Palmeiro, 40, has 566 home runs, ninth on the all-time list.
As he stood on second base, his teammates, coaches and sons Patrick and Preston came running onto the field to congratulate him. Fighting off tears, Palmeiro grabbed 10-year-old Preston and lifted him in the air. The crowd gave him a standing ovation for three minutes.
After the game, Palmeiro was welcomed back to the clubhouse for a champagne toast by manager Lee Mazzilli. In fact, a bottle of Domaine Michelle champagne sat in each player's locker.
"I was numb going around the bases, and for the most part I don't remember anything," he said. "I guess I am glad it's over with and now we can concentrate on the season," he said to the media afterward, his uniform sprinkled with champagne. "It was emotional.
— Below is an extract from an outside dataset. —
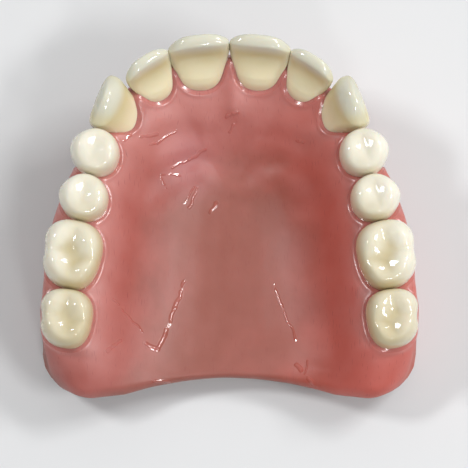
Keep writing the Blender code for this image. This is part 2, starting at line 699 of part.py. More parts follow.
def build_denture():
    clear_scene()
    denture = bpy.data.collections.new("upper_denture")
    cutters = bpy.data.collections.new("socket_cutters")
    bpy.context.scene.collection.children.link(denture)
    bpy.context.scene.collection.children.link(cutters)
    frame = bpy.data.objects.new("denture_frame", None)
    denture.objects.link(frame)
    enamel = principled("tooth_acrylic", (0.80, 0.74, 0.58), 0.22)
    gum = principled("gum_acrylic", (0.62, 0.20, 0.19), 0.28)
    build_base(denture, cutters, frame, gum)
    for side, side_name in ((1, "left"), (-1, "right")):
        for tooth in LEFT_TEETH:
            name = f"{side_name}_{tooth.name}"
            placed = tooth_object(name, tooth, side, 0.0, denture, frame)
            placed.data.materials.append(enamel)
            cutter = tooth_object(f"{name}_socket", tooth, side, SOCKET_GAP, cutters, frame)
            cutter.hide_render = True
            cutter.display_type = "WIRE"
    centre_on_origin(frame, [piece for piece in denture.objects if piece.type == "MESH"])


build_denture()
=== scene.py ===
"""A full upper denture lying with its teeth up: a pink acrylic base that carries fourteen acrylic teeth.

Metres, +Z up, +Y towards the front teeth, +X to the wearer's left.
"""

import math
from dataclasses import dataclass

import bmesh
import bpy
from mathutils import Euler, Matrix, Vector, noise
from mathutils.bvhtree import BVHTree
from mathutils.geometry import interpolate_bezier, intersect_point_line


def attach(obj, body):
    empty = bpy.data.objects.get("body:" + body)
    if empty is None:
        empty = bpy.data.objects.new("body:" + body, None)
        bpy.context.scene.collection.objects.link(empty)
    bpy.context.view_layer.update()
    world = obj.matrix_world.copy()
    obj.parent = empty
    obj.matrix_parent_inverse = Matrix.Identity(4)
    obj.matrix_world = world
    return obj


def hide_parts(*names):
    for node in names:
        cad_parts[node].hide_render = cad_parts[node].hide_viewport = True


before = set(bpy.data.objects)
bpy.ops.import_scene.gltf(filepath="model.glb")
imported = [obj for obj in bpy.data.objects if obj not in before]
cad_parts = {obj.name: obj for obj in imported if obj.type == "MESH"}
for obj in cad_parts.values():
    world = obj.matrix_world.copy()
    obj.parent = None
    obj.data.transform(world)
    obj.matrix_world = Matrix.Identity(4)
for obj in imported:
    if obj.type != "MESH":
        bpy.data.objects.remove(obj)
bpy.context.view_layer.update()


# The camera looks down on the teeth from the open rear side of the arch, 15 degrees off straight
# down. The denture is under 60 mm across, and a long lens keeps both sides of the arch upright.
CAMERA_RISE = math.radians(75.0)
CAMERA_DISTANCE = 0.350
CAMERA_AIM = Vector((0.0, -0.00395, 0.018))
VIEW_HALF_WIDTH = 0.0351
VIEW_SHIFT_X = 0.0096

camera_data = bpy.data.cameras.new("bench_camera")
camera_data.angle = 2 * math.atan(VIEW_HALF_WIDTH / CAMERA_DISTANCE)
camera_data.shift_x = VIEW_SHIFT_X
camera_data.clip_start = 0.01
camera = bpy.data.objects.new("bench_camera", camera_data)
back_and_up = Vector((0.0, -math.cos(CAMERA_RISE), math.sin(CAMERA_RISE)))
camera.location = CAMERA_AIM + back_and_up * CAMERA_DISTANCE
camera.rotation_euler = (math.pi / 2 - CAMERA_RISE, 0.0, 0.0)
bpy.context.collection.objects.link(camera)
bpy.context.scene.camera = camera


# Front teeth: two central incisors, two lateral incisors and two canines. Each is a moulded acrylic
# tooth with a clear, whitish edge over a creamy body. It is set in wax along the arch line, side by
# side with its neighbours, and its neck is held in the base once the acrylic is cured.
ARCH_FRONT_Y = 0.0256
ARCH_FRONT_HANDLE = 0.0110
ARCH_CORNER_X = 0.0192
ARCH_CORNER_Y = 0.0126
ARCH_CORNER_TURN = math.radians(71.0)
ARCH_CORNER_HANDLE_FRONT = 0.0095
ARCH_CORNER_HANDLE_BACK = 0.0078
ARCH_BACK_X = 0.0243
ARCH_BACK_Y = -0.0200
ARCH_BACK_HANDLE = 0.0120
ARCH_SAMPLES = 400
ARCH_SHIFT_Y = 0.00073
EDGE_HEIGHT_FRONT = 0.0215
EDGE_HEIGHT_BACK = 0.0186
CONTACT_GAP = 0.00033
TONGUE_TAPER = 0.20
WIDEST_LEVELS = (0.0, 0.4, 0.75, 1.0)
WIDEST_SHARES = (0.34, 0.28, 0.38, 0.50)
NEAR_CURVE = 0.0004
FAR_CURVE = 0.0006
HOLLOW_DEPTH = 0.0005
NEAR_CORNER = 0.0008
FAR_CORNER = 0.0017
INCISOR_PLAN_POWER = 0.58
CANINE_PLAN_POWER = 0.32
CANINE_TIP_ROUND = 0.34
CANINE_TIP_SIDE = -0.08
CANINE_NEAR_SLOPE = 0.0019
CANINE_FAR_SLOPE = 0.0023
SNUG = 0.0001
FRONT_NECK_ROUND = 0.0010
TOOTH_CUTS = 39


@dataclass
class Tooth:
    """One tooth of the left side. Lean tips the biting edge towards the lip or cheek and twist turns
    the tooth about +Z, in degrees. Out and drop move it off the arch line and down, and middle is
    its place along the line.
    """

    name: str
    form: str
    width: float
    depth: float
    height: float
    lean: float = 0.0
    twist: float = 0.0
    out: float = 0.0
    drop: float = 0.0
    middle: float = 0.0


FRONT_TEETH = [
    Tooth("central_incisor", "incisor", 0.0093, 0.0062, 0.0112, lean=11.0, twist=2.0),
    Tooth("lateral_incisor", "incisor", 0.0076, 0.0055, 0.0102, lean=10.0, twist=3.0, drop=0.0004),
    Tooth("canine", "canine", 0.0081, 0.0070, 0.0108, lean=2.0, twist=-5.0, out=0.0008),
]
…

I wasn't expecting (the ovation). I really appreciated that."
Palmeiro entered this season with 2,928 hits, and he made a push toward 3,000 in the past month, when he emerged as a force in the Orioles' offense. He collected 25 hits in June and also drove in 20 runs. He entered Friday's game 7-for-30 in July after collecting a fourth-inning single off Aaron Sele on Thursday for No. 2,999.
The Safeco Field crowd gave Palmeiro a standing ovation, and Seattle fans have seen him on base plenty of times over the years. His 227 hits against Seattle pitching are his second-most against any team, and his 51 home runs are the most of any opposing player against the Mariners.
Palmeiro is in his second stint with the Orioles, having played for the team from 1994 to 1998. He signed a one-year contract to return to Baltimore in 2004, and signed another contract for 2005, realizing that he could reach 3,000 in a Baltimore uniform.
And he found the moment breathtaking.
"I really couldn't hear anything," Palmeiro said. "This has to be up there. Not many people can get to 3,000 hits. I would have to say this is one of the most important moments of my career. Right now I just want to enjoy the moment and maybe I will reflect later on."
Of his 3,000 hits, 544 have been collected at Camden Yards, his most in any ballpark. And he has maintained that he wants to go into the Hall of Fame with an Orioles cap.
But it's been a long, arduous road for Palmeiro to reach this pinnacle. He was a first-round pick of the Chicago Cubs in 1985 and collected his first Major League hit on Sept. 8, 1986, against Philadelphia's Tom Hume. A day later, Palmeiro hit his first Major League home run off Kevin Gross.
Cubs officials felt that Palmeiro would be nothing more than a spray hitter, and they dealt him to Texas in an eight-player deal that also brought Jamie Moyer to the Rangers.
It was in Texas that Palmeiro flourished, developing power in addition to his ability to hit for average. He collected his lone 200-hit season with the Rangers, compiling 203 in 1991, and on May 20, 1993, he reached hit No. 1,000 against Chicago's Alex Fernandez. Palmeiro established himself as a model of consistency, collecting at least 38 home runs and 110 RBIs for nine consecutive years, starting with Baltimore in 1995.
Palmeiro left the Rangers for the Orioles the year before, signing a five-year contract with Baltimore and emerging as one of the game's elite hitters. He collected hit No. 1,500 on May 20, 1996 against Anaheim pitcher (and current Oriole) Jason Grimsley, and Palmeiro helped the Orioles to consecutive playoff appearances in 1996 and '97.
After some tough negotiations with the Orioles at the conclusion of the 1998 season, Palmeiro returned to Texas on a five-year contract, where he reached several milestones that many Orioles fans wished he could have accomplished in Baltimore.
He reached hit No. 2,000 on May 2, 1999 against Cleveland's Rich DeLucia, and then No. 2,500 on April 16, 2002, a double off Anaheim's Al Levine.
All the while, Palmeiro was rapidly approaching 500 home runs, and he became the 19th player to reach that milestone with a shot off Cleveland's David Elder on May 11, 2002, at The Ballpark in Arlington. Much to his chagrin, the reserved Palmeiro was lavished with adulation after the feat.
"I've never played this game for the fanfare or the attention," he said. "I've played this game because I loved this game from the very first time I ever played it when I was 9 years old. That's all I ever wanted to be."
And three years later, he is hearing the cheers again, this time for one of the game's great accomplishments. But the humble Palmeiro still downplayed his achievements.
"You are talking about the two best players of all time," he said of Mays and Aaron. "I am in a group with them but that doesn't mean I belong with them. Hank Aaron has 200 more than I do and Willie Mays has 100 more. They are in a class by themselves."